Product Details
A DJI/ArduPilot drone streams video to a Jetson Nano/Xavier or directly to a server via RTSP/WebRTC. Frames are stabilized, denoised, and exposure-balanced so small targets remain visible at higher altitudes. A YOLOv12 model, fine-tuned on aerial datasets across multiple heights and viewpoints, detects small human figures; detections are fed to Deep SORT to assign IDs and produce smooth tracks despite brief occlusions or abrupt motion. Operators view the stream in a web dashboard, toggle overlays, define geofences, receive instant intrusion alerts, and export incident clips and reports.
Real-world challenges
At 50–100 m, a person can be only a few dozen pixels tall; illumination and motion vary rapidly; bandwidth is limited; and backgrounds are dynamic (trees, waves, crowds). The system therefore needs small-object sensitivity without noise explosions, low end-to-end latency for actionable alerts, and robust tracking that does not lose targets during short occlusions.

Technical approach
We fine-tune YOLOv12 on drone imagery with altitude/gimbal diversity and apply small-object augmentation (mosaic/tiling, copy-paste humans, motion blur).
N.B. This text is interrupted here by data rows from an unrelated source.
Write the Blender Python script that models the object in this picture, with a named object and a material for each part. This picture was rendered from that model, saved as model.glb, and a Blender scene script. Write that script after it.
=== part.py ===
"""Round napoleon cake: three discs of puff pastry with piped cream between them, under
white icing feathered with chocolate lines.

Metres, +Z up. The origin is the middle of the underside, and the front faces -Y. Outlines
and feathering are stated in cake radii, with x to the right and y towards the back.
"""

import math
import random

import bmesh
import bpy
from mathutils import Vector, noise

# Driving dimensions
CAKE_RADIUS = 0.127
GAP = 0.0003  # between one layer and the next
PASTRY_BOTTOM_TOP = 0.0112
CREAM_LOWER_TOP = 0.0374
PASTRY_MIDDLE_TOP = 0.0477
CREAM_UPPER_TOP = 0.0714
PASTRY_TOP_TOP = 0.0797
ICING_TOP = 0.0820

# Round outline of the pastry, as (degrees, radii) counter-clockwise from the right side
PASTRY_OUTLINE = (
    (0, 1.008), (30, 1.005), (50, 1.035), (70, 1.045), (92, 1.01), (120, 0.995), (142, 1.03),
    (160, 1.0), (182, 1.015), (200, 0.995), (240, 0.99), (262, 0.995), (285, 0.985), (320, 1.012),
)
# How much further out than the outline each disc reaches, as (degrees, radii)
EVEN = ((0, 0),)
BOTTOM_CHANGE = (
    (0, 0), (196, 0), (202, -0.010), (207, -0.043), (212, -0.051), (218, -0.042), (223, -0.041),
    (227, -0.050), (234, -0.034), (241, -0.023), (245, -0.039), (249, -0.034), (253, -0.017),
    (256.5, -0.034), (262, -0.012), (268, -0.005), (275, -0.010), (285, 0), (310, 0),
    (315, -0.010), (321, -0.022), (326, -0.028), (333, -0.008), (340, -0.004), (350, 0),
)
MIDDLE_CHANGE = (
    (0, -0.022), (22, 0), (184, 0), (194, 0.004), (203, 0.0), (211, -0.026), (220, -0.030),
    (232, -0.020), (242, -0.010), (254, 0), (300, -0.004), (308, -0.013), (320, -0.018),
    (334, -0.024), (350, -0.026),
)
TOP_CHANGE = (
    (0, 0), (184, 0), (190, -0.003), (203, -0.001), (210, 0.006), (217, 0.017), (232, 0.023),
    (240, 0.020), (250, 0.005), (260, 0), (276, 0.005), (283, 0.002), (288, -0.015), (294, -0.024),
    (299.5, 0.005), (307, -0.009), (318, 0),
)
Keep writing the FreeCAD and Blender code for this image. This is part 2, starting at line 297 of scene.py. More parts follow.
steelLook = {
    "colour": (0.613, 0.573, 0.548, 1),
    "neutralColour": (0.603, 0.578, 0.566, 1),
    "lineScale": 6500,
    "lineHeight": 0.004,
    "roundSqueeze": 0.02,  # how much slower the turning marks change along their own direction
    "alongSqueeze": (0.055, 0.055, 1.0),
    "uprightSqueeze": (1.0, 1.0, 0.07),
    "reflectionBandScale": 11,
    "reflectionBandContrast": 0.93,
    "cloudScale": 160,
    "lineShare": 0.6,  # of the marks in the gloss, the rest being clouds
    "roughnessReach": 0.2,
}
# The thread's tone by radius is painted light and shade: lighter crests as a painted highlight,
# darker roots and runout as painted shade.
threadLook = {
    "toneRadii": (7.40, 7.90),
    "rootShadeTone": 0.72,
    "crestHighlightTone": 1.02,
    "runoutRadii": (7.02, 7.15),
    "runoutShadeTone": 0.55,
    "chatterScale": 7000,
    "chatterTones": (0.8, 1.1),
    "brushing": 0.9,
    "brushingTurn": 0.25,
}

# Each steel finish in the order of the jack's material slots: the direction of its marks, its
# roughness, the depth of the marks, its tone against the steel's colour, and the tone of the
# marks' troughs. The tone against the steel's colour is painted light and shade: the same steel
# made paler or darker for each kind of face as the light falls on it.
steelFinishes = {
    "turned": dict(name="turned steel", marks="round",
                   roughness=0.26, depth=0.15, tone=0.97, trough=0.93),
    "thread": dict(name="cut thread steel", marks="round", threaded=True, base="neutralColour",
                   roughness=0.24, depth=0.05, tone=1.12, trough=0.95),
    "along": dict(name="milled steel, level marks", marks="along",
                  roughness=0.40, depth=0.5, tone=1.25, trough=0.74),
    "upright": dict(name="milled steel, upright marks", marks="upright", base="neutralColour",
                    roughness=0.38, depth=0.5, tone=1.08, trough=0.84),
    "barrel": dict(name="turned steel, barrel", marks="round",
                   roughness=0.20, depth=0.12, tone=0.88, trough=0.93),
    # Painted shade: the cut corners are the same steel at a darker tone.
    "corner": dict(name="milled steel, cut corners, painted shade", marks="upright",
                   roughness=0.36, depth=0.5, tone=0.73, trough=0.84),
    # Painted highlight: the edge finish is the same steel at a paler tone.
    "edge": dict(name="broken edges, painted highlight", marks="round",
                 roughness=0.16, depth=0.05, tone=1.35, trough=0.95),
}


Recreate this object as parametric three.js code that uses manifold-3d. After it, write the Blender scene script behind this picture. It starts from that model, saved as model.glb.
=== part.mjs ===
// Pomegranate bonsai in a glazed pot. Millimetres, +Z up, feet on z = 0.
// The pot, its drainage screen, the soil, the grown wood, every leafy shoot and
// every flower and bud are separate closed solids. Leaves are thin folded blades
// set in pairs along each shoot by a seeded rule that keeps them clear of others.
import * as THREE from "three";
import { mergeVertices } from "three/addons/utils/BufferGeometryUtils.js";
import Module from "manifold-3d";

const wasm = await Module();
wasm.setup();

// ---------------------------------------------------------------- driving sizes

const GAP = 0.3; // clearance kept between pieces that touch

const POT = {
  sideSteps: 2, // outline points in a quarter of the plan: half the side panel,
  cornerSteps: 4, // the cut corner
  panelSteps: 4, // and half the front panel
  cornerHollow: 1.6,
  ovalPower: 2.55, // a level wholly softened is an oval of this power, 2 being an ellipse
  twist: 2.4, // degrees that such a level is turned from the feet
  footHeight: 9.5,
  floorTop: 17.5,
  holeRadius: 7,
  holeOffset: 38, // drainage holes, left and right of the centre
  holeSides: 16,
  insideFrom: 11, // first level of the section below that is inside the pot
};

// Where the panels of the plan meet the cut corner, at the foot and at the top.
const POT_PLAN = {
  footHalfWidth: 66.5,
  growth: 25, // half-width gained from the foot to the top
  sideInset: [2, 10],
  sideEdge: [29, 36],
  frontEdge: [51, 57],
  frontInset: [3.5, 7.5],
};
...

Preprocessing adds frame stabilization, sensor denoise, and adaptive exposure. Deep SORT maintains identities across frames, while a geofencing logic layer intersects tracks with restricted polygons and filters weak detections before alerting. The design supports edge inference on Jetson (sending only metadata) or server inference for higher FPS when bandwidth is ample.

Architecture & deployment
The stack includes Python, PyTorch, OpenCV, YOLOv12, Deep SORT, streaming via WebRTC/RTSP, and Drone SDKs (DJI, ArduPilot). At the edge, Jetson ingests the camera stream, runs inference, and forwards results via WebSocket/HTTP; centrally, an analysis service fuses tracks, persists to PostgreSQL/Redis, triggers alerts, and renders the dashboard. Security defaults to TLS 1.3, JWT-based access control, role permissions, and 24/7 audit logs. The system scales horizontally by adding video workers.

Performance targets
The model maintains reliable person detection at ≥80 m altitude, achieves ≥25 FPS on Jetson Xavier or ≥40 FPS on standard server GPUs, and keeps end-to-end latency <300 ms with WebRTC. Quality targets include [email protected] ≥0.6, recall ≥0.9 inside safeguarded areas, and FPR ≤0.05 after alert filtering. In constrained links, edge mode reduces bandwidth by 50–80% by sending metadata instead of full frames.

Differentiators & example
The solution excels at small-target detection at altitude, robust multi-frame tracking, behavior analysis, and geofence intrusion alerts. The dashboard aggregates multiple UAVs, records incidents, and generates audit-ready reports. Example: detecting a person entering a no-go zone in a private coastal site; the system fires an instant alert, saves a short clip with timestamp and coordinates, and dispatches it to the security team for rapid response.